Figure 2: Alexa Skill example design script

With a basic script in mind, you can use the following techniques before start building a skill:

  • Outline the shortest route to completion

    • The shortest route to completion is generally when the user gives all information and slots at once, an account is already linked if relevant, and other prerequisites are satisfied in a single invocation of the skill.

  • Outline alternate paths and decision trees

    • Often, what the user says doesn’t include all information necessary to complete the request. In the flow, identify alternate pathways and user decisions.

  • Outline behind-the-scenes decisions the system logic will have to make

    • Identify behind-the-scenes system decisions, for example with new or returning users. A background system check might change the flow a user follows.

  • Outline how the skill will help the user

    • Include clear directions in the help for what users can do with the skill. Based on the complexity of the skill, the help might provide one simple response or many responses.

  • Outline the account linking process, if present

    • Determine the information that is required for account linking. You also need to identify how the skill will respond when account linking hasn’t been completed.

Characteristics:

  • You want to create a complete serverless architecture without managing any instances or servers.

  • You want your content to be decoupled from your skill as much as possible.

  • You are looking to provide engaging voice experiences exposed as an API to optimize development across wide-ranging Alexa devices, Regions, and languages.

  • You want elasticity that scales up and down to meet the demands of users and handles unexpected usage patterns.

Reference Architecture

Figure 3: Reference architecture for an Alexa Skill

  1. Alexa users interact with Alexa skills by speaking to Alexa-enabled devices using voice as the primary method of interaction.

  2. Alexa-enabled devices listen for a wake word and activate as soon as one is recognized. Supported wake words are Alexa, Computer, and Echo.

  3. The Alexa Service performs common Speech Language Understanding (SLU) processing on behalf of your Alexa Skill, including Automated Speech Recognition (ASR), Natural Language Understanding (NLU), and Text to Speech (TTS) conversion.

  4. Alexa Skills Kit (ASK) is a collection of self-service APIs, tools, documentation, and code examples that make it fast and easy for you to add skills to Alexa. ASK is a trusted AWS Lambda trigger, allowing for seamless integration.

  5. Alexa Custom Skill gives you control over the user experience, allowing you to build a custom interaction model. It is the most flexible type of skill, but also the most complex.

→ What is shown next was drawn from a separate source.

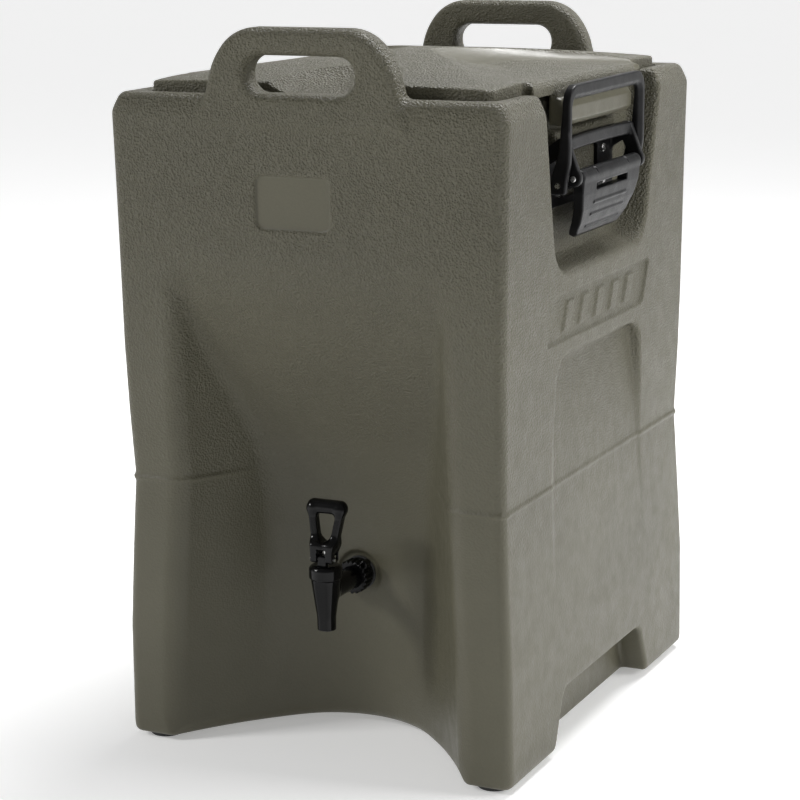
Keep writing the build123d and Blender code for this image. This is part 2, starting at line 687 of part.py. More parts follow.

  6. A Lambda function using the Alexa Skills Kit, allowing you to seamlessly build skills avoiding unneeded complexity. Using it you can process different types of requests sent from the Alexa Service and build speech responses.

  7. A DynamoDB Database can provide a NoSQL data store that can elastically scale with the usage of your sill. It is commonly used by skills to for persisting user state and sessions.

  8. Alexa Smart Home Skill allows you to control devices such as lights, thermostats, smart TVs, etc. using the Smart Home API. Smart Home skills are simpler to build than custom skills as they don’t give you control over the interaction model.

  9. A Lambda function is used to respond to device discovery and control requests from the Alexa Service. Developers use it to control a wide-ranging number of devices including entertainment devices, cameras, lighting, thermostats, locks, and many more.

  10. AWS Internet of Things (IoT) allows developers to securely connect their devices to AWS and control interaction between their Alexa skill and their devices.

  11. An Alexa-enabled Smart Home can have an unlimited number of IoT connected devices receiving and responding and to directives from an Alexa Skill.

  12. Amazon S3 stores your skills static assets including images, content, and media. Its contents are securely served using CloudFront.

  13. Amazon CloudFront Content Delivery Network (CDN) provides a CDN that serves content faster to geographically distributed mobile users and includes security mechanisms to static assets in Amazon S3.

  14. Account Linking is needed when your skill must authenticate with another system. This action associates the Alexa user with a specific user in the other system.

Configuration notes:

  • Validate Smart Home request and response payloads by validating against the JSON schema for all possible Alexa Smart Home messages sent by a skill to Alexa.

  • Ensure that your Lambda function timeout is less than eight seconds and can handle requests within that timeframe. (The Alexa Service timeout is 8 seconds.)

  • Follow best practices7 when creating your DynamoDB tables. Use on-demand tables when you are not certain how much read/write capacity you need. Otherwise, choose provisioned capacity with automatic scaling enabled. For Skills that are heavy on ready, DynamoDB Accelerator (DAX) can greatly improve response times.

  • Account linking can provide user information that may be stored in an external system. Use that information to provide contextual and personalized experience for your user. Alexa has guidelines on Account Linking to provide frictionless experiences.

  • Use the skill beta testing tool to collect early feedback on skill development and for skills versioning to reduce impact on skills that are already live.

  • Use ASK CLI to automate skill development and deployment.